* Work to be completed
Quote the data below in full, please, without altering anything.

####

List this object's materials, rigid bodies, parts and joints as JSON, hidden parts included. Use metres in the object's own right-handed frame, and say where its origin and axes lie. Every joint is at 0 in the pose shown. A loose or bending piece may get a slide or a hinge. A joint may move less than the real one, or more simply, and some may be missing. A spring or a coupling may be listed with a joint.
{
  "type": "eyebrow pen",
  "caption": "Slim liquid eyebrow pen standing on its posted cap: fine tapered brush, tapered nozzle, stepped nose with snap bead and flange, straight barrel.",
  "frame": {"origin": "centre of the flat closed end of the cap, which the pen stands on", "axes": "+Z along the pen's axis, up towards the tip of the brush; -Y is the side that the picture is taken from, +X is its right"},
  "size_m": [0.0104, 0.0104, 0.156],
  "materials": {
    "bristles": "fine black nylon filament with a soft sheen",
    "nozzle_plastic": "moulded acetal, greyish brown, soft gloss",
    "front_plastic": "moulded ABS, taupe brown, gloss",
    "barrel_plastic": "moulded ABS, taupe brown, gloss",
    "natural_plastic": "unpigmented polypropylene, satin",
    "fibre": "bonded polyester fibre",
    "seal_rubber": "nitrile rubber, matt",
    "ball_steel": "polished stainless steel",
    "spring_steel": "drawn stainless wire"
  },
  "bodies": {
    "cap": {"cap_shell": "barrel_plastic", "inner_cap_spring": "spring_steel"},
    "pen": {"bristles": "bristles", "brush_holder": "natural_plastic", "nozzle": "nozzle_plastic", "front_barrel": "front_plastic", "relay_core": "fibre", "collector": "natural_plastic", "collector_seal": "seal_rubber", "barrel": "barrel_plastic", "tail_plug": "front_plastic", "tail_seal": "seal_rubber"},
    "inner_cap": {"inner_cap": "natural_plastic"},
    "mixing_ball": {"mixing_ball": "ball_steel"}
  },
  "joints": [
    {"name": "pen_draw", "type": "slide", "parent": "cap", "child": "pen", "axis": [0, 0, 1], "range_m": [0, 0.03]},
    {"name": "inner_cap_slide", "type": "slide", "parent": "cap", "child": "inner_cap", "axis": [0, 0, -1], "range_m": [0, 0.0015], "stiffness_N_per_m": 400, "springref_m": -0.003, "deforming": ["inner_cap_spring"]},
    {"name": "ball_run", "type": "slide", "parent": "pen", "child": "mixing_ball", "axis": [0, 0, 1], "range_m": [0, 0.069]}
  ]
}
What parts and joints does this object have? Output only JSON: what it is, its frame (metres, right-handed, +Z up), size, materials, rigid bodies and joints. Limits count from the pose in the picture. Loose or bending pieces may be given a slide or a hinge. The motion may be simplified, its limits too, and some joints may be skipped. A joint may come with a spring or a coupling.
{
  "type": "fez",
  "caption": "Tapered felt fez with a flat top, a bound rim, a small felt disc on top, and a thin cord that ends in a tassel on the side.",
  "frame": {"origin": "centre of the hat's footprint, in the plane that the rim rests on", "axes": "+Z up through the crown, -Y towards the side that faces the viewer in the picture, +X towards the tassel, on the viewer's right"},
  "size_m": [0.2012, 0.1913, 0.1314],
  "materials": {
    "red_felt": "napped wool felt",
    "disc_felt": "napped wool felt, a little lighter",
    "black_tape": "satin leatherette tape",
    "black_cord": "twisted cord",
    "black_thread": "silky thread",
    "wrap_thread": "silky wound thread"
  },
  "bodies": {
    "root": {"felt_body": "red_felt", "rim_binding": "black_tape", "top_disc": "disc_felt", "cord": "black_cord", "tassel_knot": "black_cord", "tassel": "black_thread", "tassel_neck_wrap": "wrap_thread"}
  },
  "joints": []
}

####

* Solution to this task
List this object's materials, rigid bodies, parts and joints as JSON, hidden parts included. Use metres in the object's own right-handed frame, and say where its origin and axes lie. Every joint is at 0 in the pose shown. A loose or bending piece may get a slide or a hinge. A joint may move less than the real one, or more simply, and some may be missing. A spring or a coupling may be listed with a joint.
{
  "type": "eyebrow pen",
  "caption": "Slim liquid eyebrow pen standing on its posted cap: fine tapered brush, tapered nozzle, stepped nose with snap bead and flange, straight barrel.",
  "frame": {"origin": "centre of the flat closed end of the cap, which the pen stands on", "axes": "+Z along the pen's axis, up towards the tip of the brush; -Y is the side that the picture is taken from, +X is its right"},
  "size_m": [0.0104, 0.0104, 0.156],
  "materials": {
    "bristles": "fine black nylon filament with a soft sheen",
    "nozzle_plastic": "moulded acetal, greyish brown, soft gloss",
    "front_plastic": "moulded ABS, taupe brown, gloss",
    "barrel_plastic": "moulded ABS, taupe brown, gloss",
    "natural_plastic": "unpigmented polypropylene, satin",
    "fibre": "bonded polyester fibre",
    "seal_rubber": "nitrile rubber, matt",
    "ball_steel": "polished stainless steel",
    "spring_steel": "drawn stainless wire"
  },
  "bodies": {
    "cap": {"cap_shell": "barrel_plastic", "inner_cap_spring": "spring_steel"},
    "pen": {"bristles": "bristles", "brush_holder": "natural_plastic", "nozzle": "nozzle_plastic", "front_barrel": "front_plastic", "relay_core": "fibre", "collector": "natural_plastic", "collector_seal": "seal_rubber", "barrel": "barrel_plastic", "tail_plug": "front_plastic", "tail_seal": "seal_rubber"},
    "inner_cap": {"inner_cap": "natural_plastic"},
    "mixing_ball": {"mixing_ball": "ball_steel"}
  },
  "joints": [
    {"name": "pen_draw", "type": "slide", "parent": "cap", "child": "pen", "axis": [0, 0, 1], "range_m": [0, 0.03]},
    {"name": "inner_cap_slide", "type": "slide", "parent": "cap", "child": "inner_cap", "axis": [0, 0, -1], "range_m": [0, 0.0015], "stiffness_N_per_m": 400, "springref_m": -0.003, "deforming": ["inner_cap_spring"]},
    {"name": "ball_run", "type": "slide", "parent": "pen", "child": "mixing_ball", "axis": [0, 0, 1], "range_m": [0, 0.069]}
  ]
}
What parts and joints does this object have? Output only JSON: what it is, its frame (metres, right-handed, +Z up), size, materials, rigid bodies and joints. Limits count from the pose in the picture. Loose or bending pieces may be given a slide or a hinge. The motion may be simplified, its limits too, and some joints may be skipped. A joint may come with a spring or a coupling.
{
  "type": "fez",
  "caption": "Tapered felt fez with a flat top, a bound rim, a small felt disc on top, and a thin cord that ends in a tassel on the side.",
  "frame": {"origin": "centre of the hat's footprint, in the plane that the rim rests on", "axes": "+Z up through the crown, -Y towards the side that faces the viewer in the picture, +X towards the tassel, on the viewer's right"},
  "size_m": [0.2012, 0.1913, 0.1314],
  "materials": {
    "red_felt": "napped wool felt",
    "disc_felt": "napped wool felt, a little lighter",
    "black_tape": "satin leatherette tape",
    "black_cord": "twisted cord",
    "black_thread": "silky thread",
    "wrap_thread": "silky wound thread"
  },
  "bodies": {
    "root": {"felt_body": "red_felt", "rim_binding": "black_tape", "top_disc": "disc_felt", "cord": "black_cord", "tassel_knot": "black_cord", "tassel": "black_thread", "tassel_neck_wrap": "wrap_thread"}
  },
  "joints": []
}